Expatriates and Foreign Workers in Portugal

Workers legally employed in Portugal under a Portuguese contract - regardless of nationality - are entitled to the Christmas bonus on the same terms as Portuguese nationals. The residency status does not affect the Labour Code entitlement. However, the IRS treatment may differ for workers under the Non-Habitual Resident regime or specific tax agreements. Those applying NHR status should confirm the withholding treatment with a tax adviser rather than assume the standard tables apply.

For workers considering remote work arrangements based in Portugal in 2026, the Christmas bonus applies only to those formally employed under Portuguese law - not to those employed abroad who work remotely from Portuguese territory.

Frequently Asked Questions

Is the Christmas bonus mandatory in Portugal?

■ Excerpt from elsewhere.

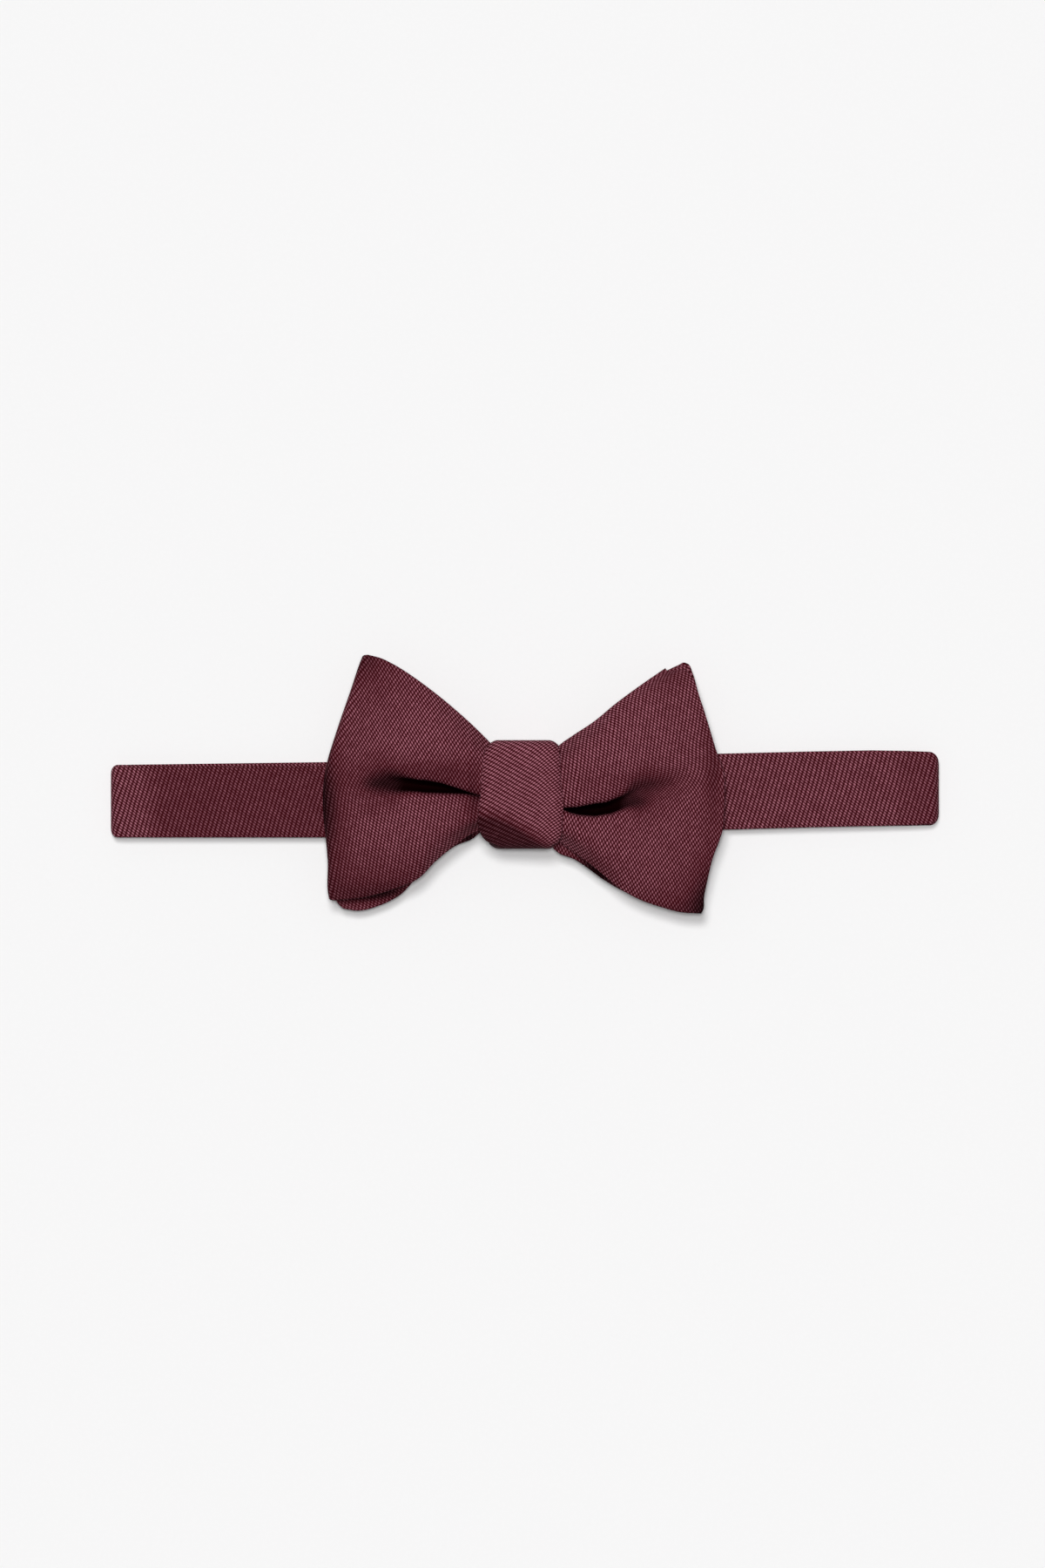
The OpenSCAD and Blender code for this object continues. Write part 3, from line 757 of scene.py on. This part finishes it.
def knot_grid(rows=240, count=70):
    ring = knot_ring(rows)
    ahead = np.gradient(ring, axis=0)
    ahead /= np.linalg.norm(ahead, axis=1, keepdims=True)
    inward = np.stack([ahead[:, 1], -ahead[:, 0]], axis=1)
    in_front = smoothstep(7, 12, ring[:, 1])
    left = in_front * np.interp(-ring[:, 0], -KNOT_LEFT[:, 1], KNOT_LEFT[:, 0]) + (1 - in_front) * -10.0
    right = in_front * np.interp(-ring[:, 0], -KNOT_RIGHT[:, 1], KNOT_RIGHT[:, 0]) + (1 - in_front) * 9.2
    t = edged(22, count)
    x = left[:, None] + (right - left)[:, None] * t
    turned = np.clip((np.abs(2 * t - 1) - 0.72) / 0.28, 0, 1)**2 * 1.5
    y = ring[:, 0:1] + inward[:, 0:1] * turned
    z = ring[:, 1:2] + inward[:, 1:2] * turned
    z = z - facet_drop(x, y, z)
    return np.stack([x, y, z], axis=2)


def knot_uv(mid):
    """Ribs that fall to the right, steeper at the right edge and a little less so on the lower facet."""
    arc = lengths(mid, 0)
    arc = arc - arc[mid.shape[0] // 2]
    x = mid[:, :, 0]
    level = np.clip(x - 2, 0, None)
    below = np.interp(x, KNOT_DIAGONAL[:, 0], KNOT_DIAGONAL[:, 1]) - mid[:, :, 1]
    tilt = KNOT_RIB_SLOPE - 0.12 * smoothstep(-1, 6, below)
    across = (arc + tilt * x + 0.045 * level**2) * 0.81
    along = (x - KNOT_RIB_SLOPE * arc) * 0.93
    return np.stack([across, along], axis=2)


def make_knot():
    mid = knot_grid()
    # Painted light on the knot: a painted highlight over its front, painted shade on the lower facet below
    # the diagonal fold, and painted shade where the wrap turns under at its sides.
    below = np.interp(mid[:, :, 0], KNOT_DIAGONAL[:, 0], KNOT_DIAGONAL[:, 1]) - mid[:, :, 1]
    painted_light = 1.32 - 1.06 * smoothstep(-2.6, 3.8, below)
    edge = np.abs(np.linspace(-1, 1, mid.shape[1]))
    painted_light = painted_light * (1 - 0.5 * smoothstep(0.93, 1.02, edge))
    wrap = cloth("knot_silk", mid, WRAP_THICK, knot_uv(mid), SILK, painted_light)
    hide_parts("knot_wrap")
    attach(wrap, "knot")
    make_core()
    lines = []
    for k in range(-2, 3):
        x = -1.2 + 3.6 * k
        lines.append(stitch((x - 0.9, KNOT_Y - 1.2, 3.86), (x + 0.9, KNOT_Y + 1.2, 3.86), (0, 0, -0.14)))
    sewn = threads("knot_back_stitches", lines, 0.16, THREAD)
    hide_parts("knot_stitches")
    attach(sewn, "knot")


def waist_ring(x, swell=0.0, count=96):
    """The outline of the gathered waist at x, with its pleats."""
    turn = np.arange(count) * 2 * math.pi / count
    end = 1 - (abs(x + 0.5) / 7.2)**8 * 0.35
    pleat = 1 + 0.045 * np.cos(14 * turn + 0.25 * x) * (swell == 0)
    y = KNOT_Y + (12.6 * end * pleat + swell) * np.sign(np.cos(turn)) * np.abs(np.cos(turn))**0.7
    z = 11.6 + (4.3 * end * pleat + swell) * np.sign(np.sin(turn)) * np.abs(np.sin(turn))**0.7
    z = z - 1.1 * facet_drop(np.full(count, x), y, z)
    return np.stack([np.full(count, x), y, z], axis=1)


def make_core():
    """The gathered waist of the bow inside the wrap: a pleated bundle, with the thread wound round it."""
    rings = [waist_ring(x) for x in np.linspace(-7.6, 6.6, 28)]
    points = np.concatenate(rings)
    faces = tube_faces(len(rings), len(rings[0]))
    uv = np.stack([points[:, 1], points[:, 0]], axis=1)
    # The waist is given painted shade, as it lies inside the wrap.
    core = new_mesh("gathered_waist", points, faces, SILK, uv, np.full(len(points), 0.6))
    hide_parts("knot_core")
    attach(core, "knot")
    turns = [waist_ring(x, 0.7) for x in (-2.6, -1.2, 0.2)]
    wound = threads("gathering_thread", [np.concatenate([ring, ring[:2]]) for ring in turns], 0.25, THREAD)
    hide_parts("gather_thread")
    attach(wound, "knot")


# ---- Band and straps

def ribbon(line, centre, half, count=26):
    """A grid along a line of (x, z) points, with a middle line and half width at each of them."""
    line = np.asarray(line, float)
    t = edged(20, count)[None, :]
    y = centre[:, None] + half[:, None] * (2 * t - 1)
    crown = 0.16 * np.clip((np.abs(2 * t - 1) - 0.8) / 0.2, 0, 1)**2
    ahead = np.gradient(line, axis=0)
    ahead /= np.linalg.norm(ahead, axis=1, keepdims=True)
    x = line[:, 0:1] + 0 * t + ahead[:, 1:2] * crown
    z = line[:, 1:2] + 0 * t - np.abs(ahead[:, 0:1]) * crown * np.sign(line[:, 1:2] - 2.5)
    return np.stack([x, y, z], axis=2)


def band_end(side):
    """The band from under the knot out to its fold, round it and a little way back: a line and its widths."""
    out = np.linspace(0.4, FOLD_X - 0.4, 330)
    front = np.stack([out, np.full_like(out, FRONT_MID)], axis=1)
    phi = np.linspace(0, math.pi, 41)
    radius = np.interp(phi, [0, math.pi], [FOLD_RADIUS - BAND_THICK / 2, FOLD_RADIUS - STRAP_THICK / 2])
    arc = np.stack([FOLD_X + radius * np.sin(phi), FOLD_RADIUS + radius * np.cos(phi)], axis=1)
    back = np.linspace(FOLD_X - 0.3, FOLD_X - FOLD_LAP, 9)
    rear = np.stack([back, np.full_like(back, STRAP_MID)], axis=1)
    line = np.concatenate([front, arc, rear])
    thick = np.concatenate([
        np.full(len(front), BAND_THICK), np.interp(phi, [0, math.pi], [BAND_THICK, STRAP_THICK]),
        np.full(len(rear), STRAP_THICK),
    ])
    round_share = np.concatenate([np.zeros(len(front)), phi / math.pi, np.ones(len(rear))])
    if side < 0:
        front_centre = np.full(len(line), -4.8)
        half = np.full(len(line), STRAP_HALF)
        rear_centre, corner = REAR_LEFT_LEVEL, 1.4
    else:
        front_centre = np.interp(line[:, 0], [0, 57, 80, 98, 117], [-3.2, -1.9, -1.3, -0.95, -0.85])
        half = np.interp(line[:, 0], [0, 57, 98, 108, 117], [10.7, 10.8, 10.75, 10.55, 10.15])
        half = half + (STRAP_HALF - half) * smoothstep(0, 1, round_share)
        rear_centre, corner = REAR_RIGHT_LEVEL, 2.2
    half = half * (0.8 + 0.2 * smoothstep(11, 27, line[:, 0]))
    centre = front_centre + (rear_centre - front_centre) * smoothstep(0.2, 0.8, round_share)
    over = np.clip(line[:, 0] - (FOLD_X + FOLD_RADIUS - 0.5 - corner), 0, corner)
    half = half - (corner - np.sqrt(np.maximum(corner**2 - over**2, 0)))
    return line, thick, centre, half


def make_band_end(side):
    line, thick, centre, half = band_end(side)
    grid = ribbon(line, centre, half)
    along = lengths(grid, 0)
    uv = weave_uv(side * along, grid[:, :, 1]) * (0.88, 1.0)
    # Painted light along the band: on the left, painted shade except near the fold; on the right, slight
    # painted shade that deepens towards the fold.
    at_end = smoothstep(102, 110, grid[:, :, 0])
    painted_light = 0.55 + 0.45 * at_end if side < 0 else 0.93 - 0.22 * at_end
    grid[:, :, 0] *= side
    if side < 0:
        grid, uv, painted_light = grid[:, ::-1], uv[:, ::-1], painted_light[:, ::-1]
        name, body, fold = "band_left", "band_left_rear", "left_fold"
    else:
        name, body, fold = "band_right", "band_right_rear", "right_fold"
    obj = cloth(name, grid, thick, uv, SILK, painted_light)
    nodes = [fold] + (["front_band"] if side < 0 else [])
    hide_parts(*nodes)
    inside = lining(name + "_canvas", grid[:332], 0.5, CANVAS, skip=7)
    if side < 0:
        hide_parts("front_band_interlining")
    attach(inside, "knot")
    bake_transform(obj)


def on_straps(grid):
    """From places along the straps to the shared frame."""
    c, s = math.cos(STRAP_ANGLE), math.sin(STRAP_ANGLE)
    u, v = grid[..., 0], grid[..., 1]
    return np.stack([-FOLD_X + c * u - s * v, REAR_LEFT_LEVEL + s * u + c * v, grid[..., 2]], axis=-1)


def strap(name, line, thick, flip=False):
    """A strap along a line of (u, z) points."""
    line = np.asarray(line, float)
    mid = ribbon(line, np.zeros(len(line)), np.full(len(line), STRAP_HALF))
    along = lengths(mid, 0) + line[0, 0]
    uv = weave_uv(along, mid[:, :, 1])
    mid = on_straps(mid)
    if flip:
        mid, uv = mid[:, ::-1], uv[:, ::-1]
    obj = cloth(name, mid, thick, uv, SHADED_REAR_SILK)
    return obj, mid


def half_turn(u, start, end, count=15):
    """Half a turn round a bar at u, between two angles."""
    turn = np.radians(np.linspace(start, end, count))
    return np.stack([u + LOOP_RADIUS * np.cos(turn), BAR_MID + LOOP_RADIUS * np.sin(turn)], axis=1)


def rise_to_bar(u, way):
    """The strap's line up from the flat to a bar at u. Way is 1 if it comes from beyond u, or else -1."""
    flat = [(u + step * way, STRAP_MID) for step in (4, 2.6)]
    low = [(u + step * way, LOOP_LOW) for step in (2.2, 0.6)]
    return bezier(*flat, *low, 20)[1:]


def tapered(line, flat, rise):
    """The strap's thickness along a line: full on the flat, thinning up the rise, then thin."""
    thick = np.full(len(line), RETURN_THICK)
    thick[:flat] = STRAP_THICK
    thick[flat:flat + rise] = np.linspace(STRAP_THICK, RETURN_THICK, rise)
    return thick


def make_left_straps():
    run = np.stack([np.linspace(FOLD_LAP - SEAM, SLIDE_U, 190), np.full(190, STRAP_MID)], axis=1)
    obj, mid = strap("strap_left_run", run, STRAP_THICK)
    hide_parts("left_strap")
    inside = lining("strap_left_canvas", mid, 0.35, CANVAS, skip=7)
    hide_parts("left_strap_interlining")
    for piece in (obj, inside):
        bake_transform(piece)

    out = np.stack([np.linspace(SLIDE_U, HOOK_U - 4, 60), np.full(60, STRAP_MID)], axis=1)
    rise = rise_to_bar(HOOK_U, -1)
    over = half_turn(HOOK_U + BAR_HALF, -90, 90)
    back_us = np.linspace(HOOK_U + BAR_HALF - 0.5, SLIDE_U - BAR_HALF + 0.5, 70)
    back = np.stack([back_us, np.full(70, LOOP_HIGH)], axis=1)
    under = half_turn(SLIDE_U - BAR_HALF, 90, 270)
    tuck_us = np.linspace(SLIDE_U - BAR_HALF + 0.4, SLIDE_U + BAR_HALF, 6)
    tuck = np.stack([tuck_us, np.full(6, LOOP_LOW)], axis=1)
    line = np.concatenate([out, rise, over, back, under, tuck])
    obj, mid = strap("strap_left_end", line, tapered(line, len(out), len(rise)))
    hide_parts("return_strap", "strap_loop")
    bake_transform(obj)


def make_right_strap():
    end = STRAP_LENGTH - FOLD_LAP + SEAM
    run = np.stack([np.linspace(end, EYE_U + 4, 130), np.full(130, STRAP_MID)], axis=1)
    rise = rise_to_bar(EYE_U, 1)
    over = half_turn(EYE_U - BAR_HALF, 270, 90)
    rest = 1.17
    start = (EYE_U - BAR_HALF + 0.5, LOOP_HIGH)
    away = bezier(start, (EYE_U + 3, LOOP_HIGH), (EYE_U + 4.4, rest), (EYE_U + 7.5, rest), 30)
    tail = np.stack([np.linspace(EYE_U + 7.8, EYE_U + 14, 22), np.full(22, rest)], axis=1)
    line = np.concatenate([run, rise, over, away, tail])
    obj, mid = strap("strap_right", line, tapered(line, len(run), len(rise)), flip=True)
    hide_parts("right_strap", "eye_loop")
    inside = lining("strap_right_canvas", mid[:128], 0.35, CANVAS, skip=7)
    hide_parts("right_strap_interlining")
    for piece in (obj, inside):
        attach(piece, "band_right_rear")


def tack(name, node, us, z, body):
    """Rows of small stitches across a strap."""
    lines = []
    for u in us:
        for v in np.arange(-8.2, 8.3, 1.3):
            a, b = on_straps(np.array([[u, v, z], [u + 0.35, v + 1.0, z]]))
            lines.append(stitch(a, b, (0, 0, 0.1)))
    obj = threads(name, lines, 0.14, THREAD)
    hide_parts(node)
    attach(obj, body)


def paint_hardware():
    """The metal keeps its shape and gets its finish."""
    for node in ("slide_adjuster", "hook", "eye"):
        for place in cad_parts[node].material_slots:
            place.material = METAL


# ---- Camera, floor and light

def make_camera():
    data = bpy.data.cameras.new("camera")
    data.type = "ORTHO"
    data.ortho_scale = 444.4 * MM
    camera = bpy.data.objects.new("camera", data)
    camera.location = (-0.67 * MM, 0.25 * MM, 3)
    bpy.context.scene.collection.objects.link(camera)
    bpy.context.scene.camera = camera


def make_floor():
    size = 3000
    points = [(-size, -size, 0), (size, -size, 0), (size, size, 0), (-size, size, 0)]
    floor = new_mesh("floor", points, [[0, 1, 2, 3]], floor_paper("floor_paper"))


def make_sun(name, strength, tilt, heading, spread):
    """A soft distant light, tilted from overhead towards a heading, in degrees from +X."""
    data = bpy.data.lights.new(name, "SUN")
    data.energy = strength
    data.angle = math.radians(spread)
    sun = bpy.data.objects.new(name, data)
    sun.rotation_euler = (0, math.radians(tilt), math.radians(heading))
    bpy.context.scene.collection.objects.link(sun)


def make_sky(horizon, zenith):
    """White light from all round, brighter overhead."""
    world = bpy.data.worlds.new("studio")
    world.use_nodes = True
    tree = world.node_tree
    back = tree.nodes["Background"]
    way = tree.nodes.new("ShaderNodeTexCoord")
    split = tree.nodes.new("ShaderNodeSeparateXYZ")
    rise = tree.nodes.new("ShaderNodeMapRange")
    rise.inputs["To Min"].default_value = horizon
    rise.inputs["To Max"].default_value = zenith
    tree.links.new(way.outputs["Generated"], split.inputs[0])
    tree.links.new(split.outputs["Z"], rise.inputs["Value"])
    tree.links.new(rise.outputs[0], back.inputs["Strength"])
    back.inputs["Color"].default_value = (1, 1, 1, 1)
    bpy.context.scene.world = world


make_camera()
make_floor()
make_sun("overhead", 1.52, 2, 90, 8)
make_sun("key", 1.48, 15, 105, 14)
make_sky(0.08, 0.14)
bpy.context.scene.view_settings.view_transform = "Standard"

make_wings()
make_knot()
for side in (-1, 1):
    make_band_end(side)
make_left_straps()
make_right_strap()
tack("slide_tack", "bar_tack", (SLIDE_U + 2.5, SLIDE_U + 4.1), 2.66, "adjuster")
tack("eye_loop_tack", "eye_tack", (EYE_U + 8.1, EYE_U + 10.1), 1.46, "band_right_rear")
paint_hardware()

Yes. Article 263 of the Labour Code makes it a statutory right for all employees under a contract of employment. Non-payment is classified as a serious labour infringement and subject to fines by the ACT (labour inspectorate).

When is the Christmas bonus paid in 2026?

Private sector: by 15 December. Public sector: with the November salary. CGA pensioners: November. Social Security retirees: December with their pension.

Does the Christmas bonus affect my unemployment benefit calculation?

Not directly as a separate component. Unemployment benefit is based on the reference remuneration declared to Social Security, which includes gross monthly salary over the preceding 12 months. The Christmas bonus contributes to the declared annual income but the monthly benefit amount is derived from the regular monthly wage figure.

What if my employer does not pay the Christmas bonus?

You may file a complaint with the ACT and pursue the amount as a labour debt, with late payment interest. The employer faces fines for the infringement. Employment tribunal claims are also available.

Does the bonus apply if I work part-time?

Yes, on the same basis: 100% of your gross monthly part-time salary if you worked the full year, or the proportional amount if not. The part-time percentage does not create a separate entitlement - it is already reflected in your monthly salary base.